• _WRITTEN TASK_
Find every line in the records below that holds the word "handed", and copy each one.

• _MATERIAL PROVIDED_

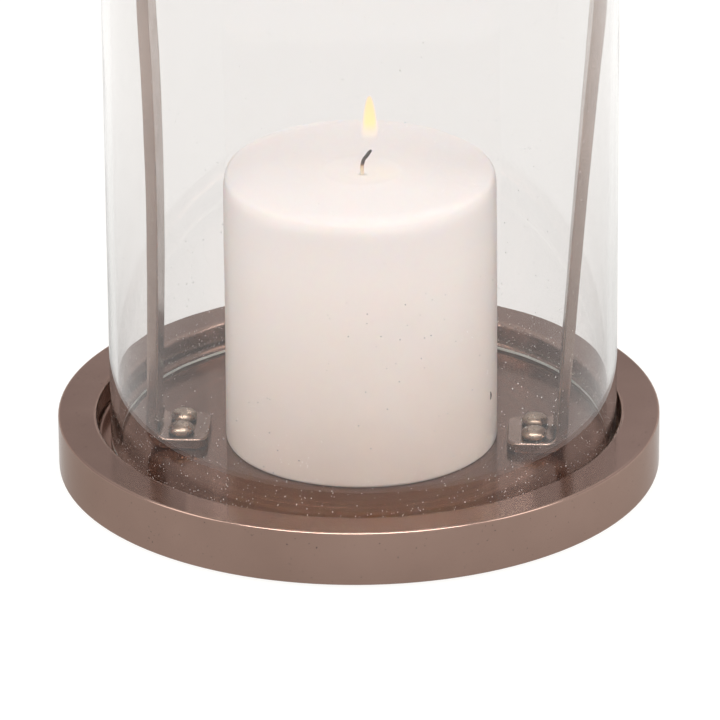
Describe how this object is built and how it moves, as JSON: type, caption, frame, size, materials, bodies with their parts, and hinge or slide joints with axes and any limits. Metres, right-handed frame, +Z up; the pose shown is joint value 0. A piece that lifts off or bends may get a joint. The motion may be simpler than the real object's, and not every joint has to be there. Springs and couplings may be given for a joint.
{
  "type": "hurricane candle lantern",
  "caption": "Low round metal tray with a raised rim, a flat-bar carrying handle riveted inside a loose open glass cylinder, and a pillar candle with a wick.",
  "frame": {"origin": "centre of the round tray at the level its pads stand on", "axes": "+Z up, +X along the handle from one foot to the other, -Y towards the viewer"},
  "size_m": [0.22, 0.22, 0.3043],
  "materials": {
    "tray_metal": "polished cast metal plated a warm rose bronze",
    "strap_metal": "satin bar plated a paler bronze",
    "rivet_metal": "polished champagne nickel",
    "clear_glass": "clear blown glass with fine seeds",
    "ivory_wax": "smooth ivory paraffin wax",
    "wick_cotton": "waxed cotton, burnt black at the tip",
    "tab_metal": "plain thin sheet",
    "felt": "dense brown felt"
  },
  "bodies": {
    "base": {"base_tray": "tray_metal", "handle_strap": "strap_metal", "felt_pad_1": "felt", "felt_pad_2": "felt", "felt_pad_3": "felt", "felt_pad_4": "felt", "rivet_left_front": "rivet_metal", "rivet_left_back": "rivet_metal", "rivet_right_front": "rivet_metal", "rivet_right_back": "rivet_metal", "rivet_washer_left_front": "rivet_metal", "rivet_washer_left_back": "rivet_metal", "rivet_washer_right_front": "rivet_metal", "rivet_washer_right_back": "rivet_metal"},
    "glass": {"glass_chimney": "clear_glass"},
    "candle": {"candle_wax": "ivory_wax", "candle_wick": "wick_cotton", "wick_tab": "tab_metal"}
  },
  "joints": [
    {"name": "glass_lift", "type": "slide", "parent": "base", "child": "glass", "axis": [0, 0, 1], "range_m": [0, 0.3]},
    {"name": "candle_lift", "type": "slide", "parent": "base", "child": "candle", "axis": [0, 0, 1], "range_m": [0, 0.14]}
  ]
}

--

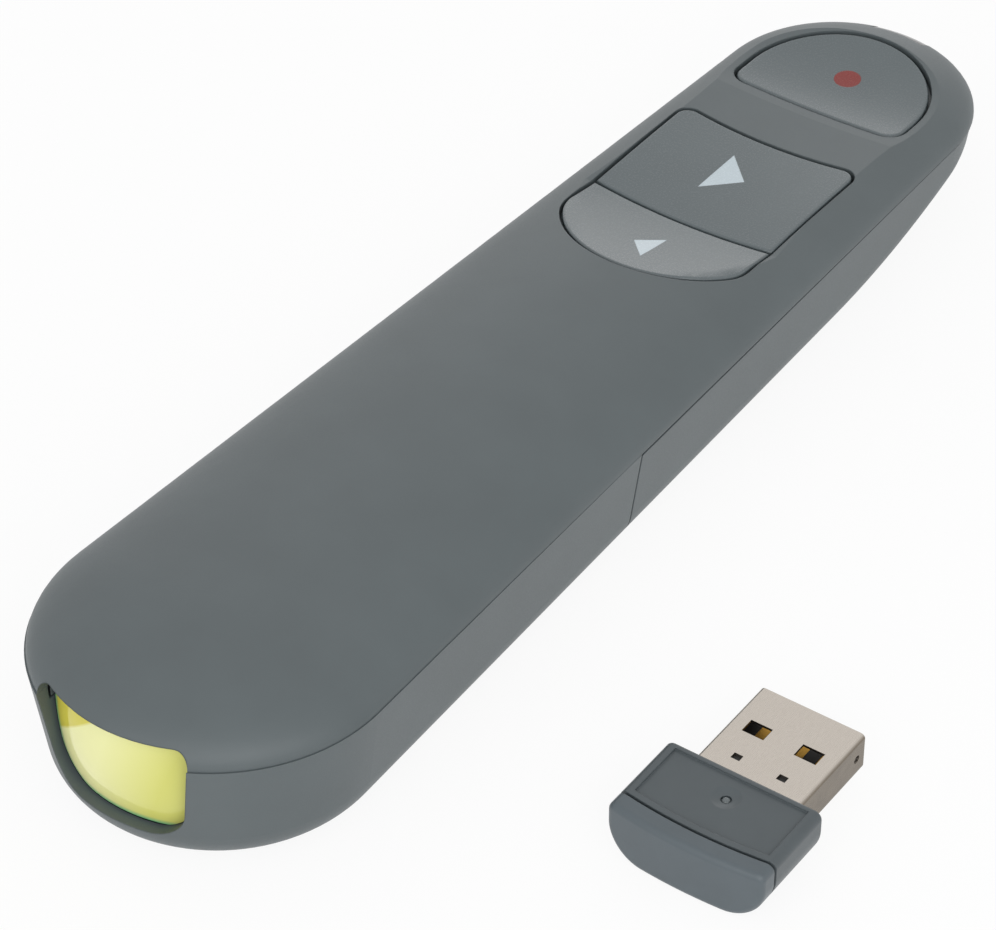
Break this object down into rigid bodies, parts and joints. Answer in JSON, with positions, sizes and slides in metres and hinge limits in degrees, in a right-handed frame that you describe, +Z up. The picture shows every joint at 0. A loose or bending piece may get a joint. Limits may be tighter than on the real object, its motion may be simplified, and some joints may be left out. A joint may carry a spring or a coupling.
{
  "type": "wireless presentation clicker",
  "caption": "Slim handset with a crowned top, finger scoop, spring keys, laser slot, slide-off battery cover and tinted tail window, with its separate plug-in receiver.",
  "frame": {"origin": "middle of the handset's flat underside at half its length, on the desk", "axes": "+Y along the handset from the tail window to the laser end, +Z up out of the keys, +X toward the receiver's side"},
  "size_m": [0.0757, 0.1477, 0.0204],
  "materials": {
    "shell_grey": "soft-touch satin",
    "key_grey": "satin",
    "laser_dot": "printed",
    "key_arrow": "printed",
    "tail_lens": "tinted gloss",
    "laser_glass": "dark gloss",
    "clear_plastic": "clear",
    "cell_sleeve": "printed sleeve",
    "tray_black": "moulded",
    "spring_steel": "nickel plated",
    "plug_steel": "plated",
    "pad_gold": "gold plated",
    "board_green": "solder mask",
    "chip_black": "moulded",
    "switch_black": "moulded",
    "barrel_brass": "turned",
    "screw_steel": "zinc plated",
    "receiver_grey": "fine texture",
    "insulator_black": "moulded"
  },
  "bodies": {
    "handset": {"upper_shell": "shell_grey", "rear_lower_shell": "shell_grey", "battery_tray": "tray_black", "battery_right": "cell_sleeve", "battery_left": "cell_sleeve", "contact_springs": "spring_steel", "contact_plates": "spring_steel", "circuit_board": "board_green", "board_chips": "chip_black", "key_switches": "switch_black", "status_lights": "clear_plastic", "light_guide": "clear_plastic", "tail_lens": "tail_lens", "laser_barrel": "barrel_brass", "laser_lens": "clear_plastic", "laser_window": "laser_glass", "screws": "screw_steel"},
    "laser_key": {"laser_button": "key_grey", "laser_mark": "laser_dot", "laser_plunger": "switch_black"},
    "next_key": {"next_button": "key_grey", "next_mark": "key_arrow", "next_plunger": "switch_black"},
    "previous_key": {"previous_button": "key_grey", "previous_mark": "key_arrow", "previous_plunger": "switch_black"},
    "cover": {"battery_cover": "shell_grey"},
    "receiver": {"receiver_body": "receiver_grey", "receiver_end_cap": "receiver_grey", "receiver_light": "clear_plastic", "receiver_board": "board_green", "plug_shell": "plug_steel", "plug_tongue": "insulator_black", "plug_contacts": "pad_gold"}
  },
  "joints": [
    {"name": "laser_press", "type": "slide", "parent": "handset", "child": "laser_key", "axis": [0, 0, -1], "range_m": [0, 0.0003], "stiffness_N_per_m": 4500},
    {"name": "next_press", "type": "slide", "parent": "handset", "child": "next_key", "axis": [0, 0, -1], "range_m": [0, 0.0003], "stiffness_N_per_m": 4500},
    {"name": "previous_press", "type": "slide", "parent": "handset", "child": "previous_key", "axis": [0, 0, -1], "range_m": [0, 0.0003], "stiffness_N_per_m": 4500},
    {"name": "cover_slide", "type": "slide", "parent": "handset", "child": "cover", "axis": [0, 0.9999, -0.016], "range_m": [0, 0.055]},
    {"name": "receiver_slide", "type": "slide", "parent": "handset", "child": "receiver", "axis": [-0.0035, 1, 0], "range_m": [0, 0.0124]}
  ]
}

• _EXERCISE RESPONSE_
Describe how this object is built and how it moves, as JSON: type, caption, frame, size, materials, bodies with their parts, and hinge or slide joints with axes and any limits. Metres, right-handed frame, +Z up; the pose shown is joint value 0. A piece that lifts off or bends may get a joint. The motion may be simpler than the real object's, and not every joint has to be there. Springs and couplings may be given for a joint.
Break this object down into rigid bodies, parts and joints. Answer in JSON, with positions, sizes and slides in metres and hinge limits in degrees, in a right-handed frame that you describe, +Z up. The picture shows every joint at 0. A loose or bending piece may get a joint. Limits may be tighter than on the real object, its motion may be simplified, and some joints may be left out. A joint may carry a spring or a coupling.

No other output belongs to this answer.